Abstract

OBJETIVE: To analyse the eficacy and safety of voriconazole as primary prophylaxis in hematologic patients with high risk of invasive fungal infections (IFI) due to severe neutropenia after induction/intensification chemotherapy for acute myeloid leukemia (AML) and allogeneic hematopoietic cell transplantation (allo-HCT).

PATIENTS AND METHODS: between June-04 and May-05 we prospectively included 31 episodes of severe neutropenia (<0,5x109/l, >10 days) after chemotherapy for AML and 24 patients submitted to an allo-HCT in a primary prophylaxis treatment with voriconazole (200 mg po/12 h) from the starting of chemotherapy until the neutrophils recovery (>0,5x109/l) in AML and from the starting of the conditioning regimen until the withdrawal of immunossupression in allo-HCT (by three months after transplantation) and we compared both groups with historic controls (63 episodes of neutropenia after AML and 31 allo-HCT) treated between January-03 and May-04 with fluconazole as primary prophylaxis (400 mg po/24 h) in the same way. Drugs were adjusted to weight in children. In case of severe mucositis voriconazole or fluconazole were temporarily used intravenously. EORTC/MSG criteria for IFI definitions were used and galactomanane antigen determinations were done twice a week. In case of neutropenic fever, empiric antifungal treatment was started in the fith day with lyposomal amfotericin B the primary prophylaxis was stopped.
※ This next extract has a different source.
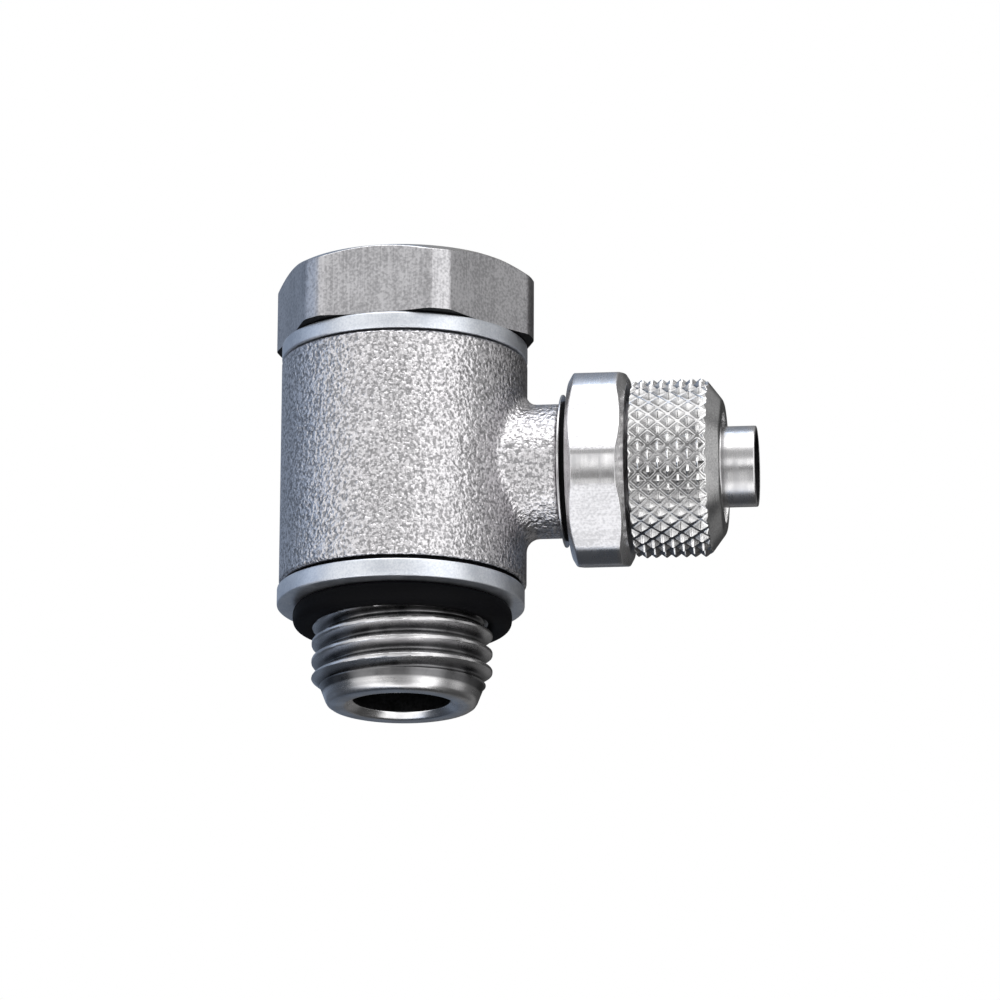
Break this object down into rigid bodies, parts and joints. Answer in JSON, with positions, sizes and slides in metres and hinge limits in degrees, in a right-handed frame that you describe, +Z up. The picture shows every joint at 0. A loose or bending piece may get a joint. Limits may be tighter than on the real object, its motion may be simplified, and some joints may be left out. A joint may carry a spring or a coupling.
{
  "type": "flow control valve",
  "caption": "Swivel elbow one-way flow control valve: hex-headed hollow bolt with port thread, blasted banjo body, side arm with knurled tube nut, recessed adjusting screw.",
  "frame": {"origin": "on the bolt's axis, in the plane where the port's face meets the port seal", "axes": "+Z up the bolt towards its head, +X along the arm towards the tube"},
  "size_m": [0.0354, 0.018, 0.0323],
  "materials": {
    "nickel_turned": "bright nickel plate over turned brass",
    "nickel_blasted": "blasted and nickel plated",
    "nickel_knurled": "nickel plated, diamond knurl",
    "aluminium_washer": "bright, lightly turned",
    "black_rubber": "smooth moulded",
    "spring_steel": "drawn wire",
    "brass_screw": "turned"
  },
  "bodies": {
    "bolt": {"hollow_bolt": "nickel_turned", "upper_washer": "aluminium_washer", "lower_washer": "aluminium_washer", "port_seal": "black_rubber", "lower_shank_o_ring": "black_rubber", "upper_shank_o_ring": "black_rubber", "check_lip_seal": "black_rubber", "retaining_ring": "spring_steel"},
    "needle_ring": {"needle_o_ring": "black_rubber"},
    "needle": {"adjusting_screw": "brass_screw"},
    "elbow": {"banjo_body": "nickel_blasted", "arm_washer": "aluminium_washer", "arm_seal": "black_rubber", "fitting_body": "nickel_turned"},
    "nut": {"union_nut": "nickel_knurled"}
  },
  "joints": [
    {"name": "body_swivel", "type": "hinge", "parent": "bolt", "child": "elbow", "pos_m": [0, 0, 0.01188], "axis": [0, 0, 1], "continuous": true},
    {"name": "screw_lift", "type": "slide", "parent": "bolt", "child": "needle_ring", "axis": [0, 0, 1], "range_m": [0, 0.0024]},
    {"name": "screw_turn", "type": "hinge", "parent": "needle_ring", "child": "needle", "pos_m": [0, 0, 0.0154], "axis": [0, 0, 1], "range_deg": [0, 1155]},
    {"name": "nut_travel", "type": "slide", "parent": "elbow", "child": "nut", "axis": [1, 0, 0], "range_m": [0, 0.0035]}
  ],
  "couplings": [
    {"joint": "screw_turn", "follows": "screw_lift", "rad_per_m": 8377.6}
  ]
}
RESULTS: AML GROUP: We didn’t find statistical differences among groups of VORI (n=31) and FLUCO (n=63) when we analyse age (VORI mean 49y, 18–64;FLUCO mean53y,21–72), sex, FAB classification, disease status, number of broad spectrum antibiotics, bacterial infections, days of neutropenia (19 vs 18) and days of fever (5.8 vs 7.2). The number of detected IFI was superior in the fluconazole group in spite of no statistical differences (VORI 3 vs FLUCO 11; 9,6% vs 17,4%, p=NS) with a sum of proven+probable 2 vs 5 (6,4% vs 8%, p=NS). Interestingly, the number of fatal IFI was statistical superior in the fluconazole group (VORI 0 vs FLUCO 4, p<0,05) and the need for empiric antifungal treatment was superior in the fluconazole group (VORI 19,3% vs FLUCO 50,8%, p=0,004). None patient had to interrupt voriconazole due to toxicity.

ALLO-HCT GROUP: we didn’t find statistical differences among groups of VORI (n=24) and FLUCO (n=31) when we analyse age (VORI mean 37y, 2–64 and FLUCO mean 30y, 5–56), sex, diagnosis and status at transplantation. In spite of differences in the conditioning regimen with more reduced-intensity conditioning regimen in the voriconazole group, both groups were similar when we analyse incidence of aGVHD II–IV grades, steroids use, VOD, number of bacterial infections, CMV infections and cGVHD. The days of fever were superior in the fluconazole group (VORI 4 vs FLUCO 7, p=0,04) and so the need for empiric antifungal treatment (VORI 6 vs FLUCO 16, p=0,042). The number of IFI was superior in the fluconazole group (VORI 2 vs FLUCO 10, p=0,04) and the number of fatal events due to IFI was superior in the fluconazole group (VORI 1 vs FLUCO 5, p<0,05). Voriconazole was temporarily stopped in two patients with hepatic aGVHD and one patient with VOD. Three patients developped hepatic colestasis by day +75 wich was reversible after discontinuating voriconazole one week.

CONCLUSSIONS: voriconazole as primary prophylaxis of IFI is a safety and well tolerated efective drug wich reduces the need for empiric antifungal treatment and the fatal events due to IFI in AML and allo-HCT.